始めに
始めに
今日は『SEKIRO: SHADOWS DIE TWICE』についてレビューを書いていきます。
- ソウルライクの傑作
- 直感的で洗練されたアクション
- モーションが素直でなれると簡単すぎる
- ビルドがないからやり込みや自由度が不十分
ゲームフィクションについて
あらすじ
戦国時代末期の日本のある国にて。「剣聖」葦名一心による国盗りから二十余年の時が経ち、葦名の国は斜陽にありました。一心は病に伏せり、強大な内府軍が攻め入ります。一心の孫・葦名弦一郎は、この危機を乗り越えるべく、不死の力「竜胤」を狙い、その御子・九郎を捕らえます。
九郎の臣の忍び「狼」は、井戸底で無為に生きていました。

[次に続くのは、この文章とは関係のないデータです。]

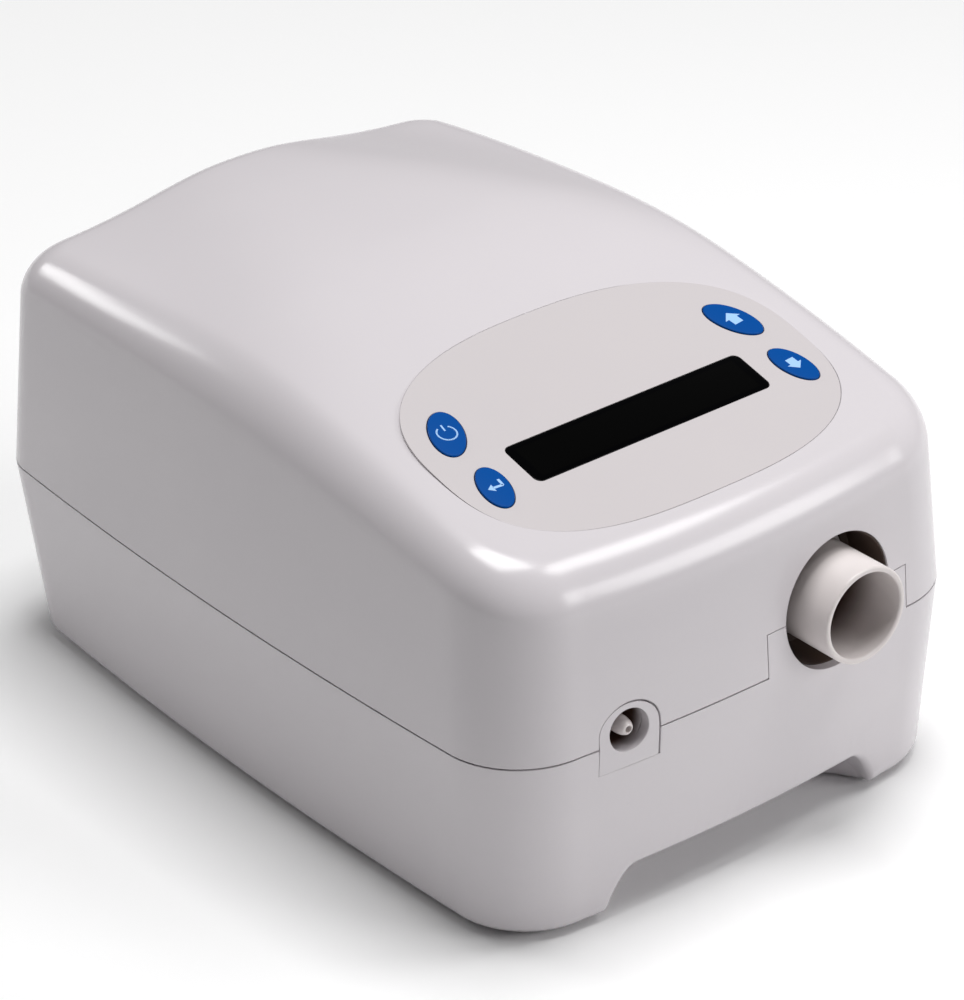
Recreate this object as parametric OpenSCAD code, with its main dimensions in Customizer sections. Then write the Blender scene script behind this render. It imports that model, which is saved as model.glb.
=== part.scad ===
// Bedside positive-airway-pressure machine: a two-part moulded housing with a sloping key panel,
// a 22 mm air outlet, a blower on rubber mounts over an intake silencer, and its electronics.
// Millimetres. +X is to the right seen from the front, -Y is the front, +Z is up. The origin is on
// the surface that the machine stands on, under the centre of its overall box.

/* [Housing] */
// Half of the width at the seam, half way back
half_w = 66.3; // [60:0.1:72]
// Front face at the seam, before its bow
front_y = 89.6; // [84:0.1:94]
// Back face at the seam
back_y = 99; // [95:0.5:105]
// Height of the seam between the two housing shells
seam_z = 44; // [38:0.5:48]
// Thickness of the housing walls
wall = 2.4; // [1.6:0.1:3]
// How far each side bows out between its ends
side_bow = 3.28; // [0:0.01:5]
// How far the front face bows out between its corners
front_bow = 2.4; // [0:0.1:4]
// Plan radius of the two front corners
front_r = 19.5; // [15:0.5:24]
// Plan radius of the two rear corners
rear_r = 13.5; // [10:0.5:17]
// Draft of the front and side walls below the seam, degrees
draft_low = 3.6; // [1:0.1:6]
// Draft of the front and side walls above the seam, degrees
draft_up = 3.2; // [1:0.1:6]
// Lean of the back wall away from the seam, degrees
draft_back = 6.9; // [2:0.1:9]
// Radius of the rounding round the top
top_r = 10; // [6:0.5:12]
// Radius of the rounding round the bottom
bottom_r = 3.5; // [1.5:0.5:5]
// Height of the highest point of the side edge
crest_z = 98.4; // [96:0.1:101]
// Place of that point along the machine
crest_y = 43; // [35:1:50]
// Radius of the side edge in front of its crest
edge_front_r = 650; // [550:10:800]
// Radius of the side edge behind its crest
edge_rear_r = 530; // [430:10:650]
// Chamfer of each shell's edge along the seam
seam_chamfer = 0.35; // [0.1:0.05:0.6]

/* [Key panel] */
// Place of the display's centre along the machine
panel_y = -55.5; // [-60:0.5:-50]
// Height of the panel's plane at the display's centre
panel_z = 91.65; // [88:0.05:95]
// Slope of the panel, degrees
panel_tilt = 14.6; // [10:0.1:17]
// Length over which the panel's slope eases into the hump
ease_len = 40; // [25:1:50]
// Radius of the hump's centre line behind its crest
hump_rear_r = 500; // [420:10:700]
// Half-width of the hump at the back edge
hump_w = 29; // [25:1:34]
// Half-width of the hump where the panel eases into it
hump_front_w = 80; // [74:1:88]
// How square the hump's section is at the back edge
hump_back_p = 2.5; // [2:0.1:4]
// How square the hump's section is over the panel
hump_panel_p = 5; // [4:0.1:6]
// Half-width of the printed overlay
overlay_a = 48.7; // [46:0.1:49.5]
// Half-height of the printed overlay
overlay_b = 32.2; // [30:0.1:32.5]
// How far the overlay's centre lies above the display's centre
overlay_w = 6.4; // [5:0.1:7]
// Thickness of the overlay sheet
overlay_t = 0.5; // [0.3:0.05:0.8]
// Width of the display window
window_w = 63.3; // [58:0.1:65]
// Height of the display window
window_h = 12.2; // [10:0.1:14]
// Thickness of the window pane
window_t = 1.6; // [1:0.1:2]

/* [Keys] */
// Long half-axis of an upper key
key_a = 7.2; // [6:0.1:7.6]
// Short half-axis of an upper key
key_b = 4.1; // [3.4:0.1:4.4]
// Size of a lower key against an upper one
lower_key = 0.9; // [0.8:0.01:1]
// Distance of the upper keys from the centre line
upper_x = 38.7; // [37:0.1:40]
// Distance of the upper keys above the display's centre
upper_w = 15.2; // [13:0.1:17]
// Lean of the upper keys, degrees
upper_lean = 27; // [0:1:40]
// Distance of the lower keys from the centre line
lower_x = 40.3; // [39:0.1:41]
// Distance of the lower keys above the display's centre
lower_w = -2.8; // [-5:0.1:0]
// Lean of the lower keys, degrees
lower_lean = 17; // [0:1:40]
// How far the keys stand above the overlay
key_proud = 0.4; // [0.3:0.1:1.2]
// Travel of a key
key_travel = 0.5; // [0.3:0.05:0.6]
// Gap all round between a key and the panel
key_gap = 0.35; // [0.3:0.05:0.5]
// Radius of the stem under a key
stem_r = 2; // [1.5:0.1:2.4]

/* [Air outlet] */
// Outer radius of the outlet, a 22 mm breathing connector
outlet_r = 11; // [10:0.1:12]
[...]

文が落とされ、主の在所を知らされます。忍びの掟に従い、狼は立ち上がります。
伝奇アクション。三隅研次のような剣戟
この作品は、戦国日本を舞台にする伝奇となっています。『仁王』シリーズ(1.2)が深作欣二(『里見八犬伝』)などスーパー歌舞伎風のバロックなケレン、『Ghost of Tsushima』が黒澤明、小林正樹風の詩的リアリズムを範とするのに対し、本作は大映の三隅研次の剣戟のような、シャープでロマンティックな陰影による絵作りを志向しています。本作はそれこそ大映の巨匠・溝口健二のフィルムのような、甘美なムードに満ちています。
割と明快なドラマ
ソウルシリーズなど、フロムゲーといえばゴシックロマン調で迂回した断片的な語りが特徴で、本作もその傾向はありつつ、割と明快なプロットがあります。それゆえ、要所要所でドラマティックな感動があり、終盤の展開も胸を打ちます。
ゲームメカニクスについて
体幹ゲージ、カウンター(ジャストガード、見切り、踏みつけ)
本作品はソウルシリーズ(1.2.3)と一部ゲーム性を引き継いでいますが、全く新しい体験を創造してくれています。ソウルシリーズ同様、体力ゲージ以外に、体幹ゲージという特定アクションによって増減するゲージがあり、これをなくならせることで、忍殺攻撃をすることができます。忍殺以外では相手の体力ゲージを0にすることはできず、またボスは大抵2〜3の体力ゲージを持っています。
こうしたデザインによって従来受け身に立ち回らずを得なかったソウルシリーズですが、かなり主体的な戦術が取れるようになりました。ジャストガードに成功すると弾きとなり、相手の体幹ゲージを減らしつつ、こちらの体幹ゲージの消費も0になります。また、危険攻撃は突きは見切りコマンドの入力、下段はジャンプからの踏み付けで回避し、体幹ゲージを減らせます。攻撃がガードされても相手の体幹ゲージが減るので、攻撃のリターンは大きいです。
こうして、攻め続け剣戟を続けながら、弾き、見切り、ジャンプで敵の攻撃を主体的に捌いて体幹ゲージを削り、忍殺で攻め落とすという、本作に特徴的なデザインが生まれています。
忍具、回生、竜咳
プレイヤーは忍具という強力なツールを使えます。これはプレイヤーの回避行動や攻撃行動をサポートしてくれます。ただ性能はばらつきがあります。
死んでも、回生ゲージを消費することで何度か蘇ることができます。これによって難易度が緩和されています。ソウルシリーズと比べると、装備のデザインによるデッキビルド要素が希薄で、プレイヤーのスキルにほとんど委ねられているので、その調整でしょうか。
竜咳という、プレイヤーが死ぬと各地の味方NPCが病気で苦しみ出すという謎システムがあります。死ぬとみんな苦しみ出すので嫌な気分になりますが、特にこれといったデメリットはありません。また回復させるのも容易です。これがあるのでまあまあイライラします。
総評
画期的なタイトル。新たなソウルの境地
ソウルライクの歴史に新たな1ページを加えた作品です。ゲームメカニクスのデザインが秀逸です。